Neste refúgio se mistura o sentimento de imensidão a ocupar com a nossa consciência uma boa parte do nosso eu, relacionado ao fato de que somos sem igual, mas também um sentimento de pequenez pelo pouco que somos diante da imensidão do universo, relacionado ao fato de que somos substituíveis.
Neste cantinho acontece um dos nossos maiores paradoxos: o de ser substituíveis ou prescindíveis diante do fato de sermos únicos.
É um refúgio de passagem, não de permanência
Tempo demais nesse refúgio enche nossos olhos de um mar de nostalgia pouco navegável. Nos torna parte do passado e do futuro, eliminando completamente o presente no qual nossos sentidos se movem. As pessoas que vivem muito tempo neste lugar passam o dia em piloto automático e projetam nos outros uma sensação de ausência e afastamento.
De fato, tudo de positivo que existe colocado nas prateleiras ou empilhado no chão, junto à chaminé, passa a desprender um aroma de tristeza. É então também que nosso interior se desliga completamente da imagem que projetamos, porque quanto mais tempo passamos nesse lugar, mais complicado fica para alguém se aproximar. Os outros se afastam mais e mais.
Bem, então, o que podemos fazer para que esse refúgio não nos inunde de emoções negativas?
- Não se desligue do que acontece ao seu redor. Se você quiser, passe uns dias sem ler notícias ou assistir o jornal, mas não corte os laços com as pessoas que gostam de você.
- Se você não se sente compreendido, procure fazer com que o compreendam, mas não se afaste. Com a distância, essa sensação de incompreensão só irá aumentar.
- Tenha sempre pequenas metas de curto prazo. Adeque-as em função da sua tolerância ao estresse, mas tenha sempre pelo menos um projeto que possa lhe proporcionar satisfação.
- Seja consciente de onde você está, não apenas fisicamente, mas também mentalmente. Quando você entrar nesse refúgio, anote o momento e não fique tempo demais sem sair.

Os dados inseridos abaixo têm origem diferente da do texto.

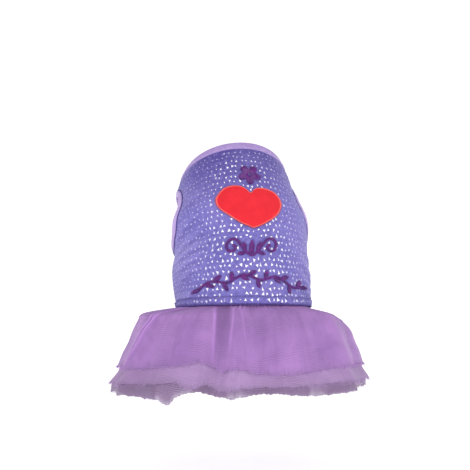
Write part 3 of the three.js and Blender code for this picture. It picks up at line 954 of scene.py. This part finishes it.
def flowerStroke():
    angle = np.linspace(0, 2 * math.pi, flower["threads"], endpoint=False)
    angle = angle + chance.uniform(-0.006, 0.006, len(angle))
    petal = np.abs(np.cos(flower["petals"] * angle / 2)) ** flower["full"]
    reach = mix(flower["waist"], flower["reach"], petal)
    ray = np.stack([np.sin(angle), -np.cos(angle)], axis=-1)
    centre = np.array([flower["across"], flower["up"]])
    first, second = centre + flower["hub"] * ray, centre + reach[:, None] * ray
    bow = flower["bow"] + flower["petalBow"] * petal + chance.uniform(-0.04, 0.04, len(angle))
    threads = threadsBetween(first, second, satin["lift"], bow, flower["radius"])
    pad = padBetween(first, second, satin["lift"], flower["pad"] * petal, satin["padFoot"], 9, True)
    stitched.append(np.array([[flower["across"], flower["up"], flower["reach"] - 1]]))
    return threads, len(angle), pad


def scrollStrokes():
    strokes = []
    for side in (-1, 1):
        bends = [
            (scroll["across"] + side * x * scroll["half"], scroll["up"] + y * scroll["rise"])
            for x, y in scroll["bends"]
        ]
        strokes.append(strokeParts(splineThrough(bends), lambda share: scroll["width"] + 0 * share))
        for bend, turn, length, wide in scroll["leaves"][0 if side > 0 else 1:]:
            angle = turn * degree if side > 0 else math.pi - turn * degree
            strokes.append(strokeParts(leafPath(bends[bend], angle, length), leafWidth(wide)))
    return strokes


def vineStrokes():
    bends = 4 * vine["waves"]
    share = 2 * np.arange(bends + 1) / bends - 1
    swing = vine["wave"] * np.sin(math.pi * np.arange(bends + 1) / 2)
    rows = np.stack([share * vine["half"], vine["up"] + vine["arch"] * (0.5 - share**2) + swing], axis=-1)
    path = splineThrough(rows)
    strokes = [strokeParts(path, lambda share: vine["width"] + 0 * share)]
    leaves = [(vineLeaf["tuck"], math.pi), (1 - vineLeaf["tuck"], 0)]
    for number in range(vineLeaf["count"]):
        leaves.append(((number + 0.5) / vineLeaf["count"], vineLeaf["turn"] * (1 if number % 2 else -1)))
    for place, turn in leaves:
        ahead = path(place + 0.004) - path(place - 0.004)
        angle = math.atan2(ahead[1], ahead[0]) + turn
        leaf = leafPath(path(place), angle, vineLeaf["length"])
        strokes.append(strokeParts(leaf, leafWidth(vineLeaf["wide"])))
    return strokes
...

Equilibre o tempo que você passa em solidão e em companhia.
Como vimos, este refúgio pode nos salvar em muitas ocasiões, mas em outras pode se transformar na pior armadilha onde poderíamos cair. Minha recomendação é que você o aproveite ao máximo quando estiver nele, mas que não acabe reduzindo a sua vida ao que existe entre quatro paredes, sejam elas reais ou imaginárias.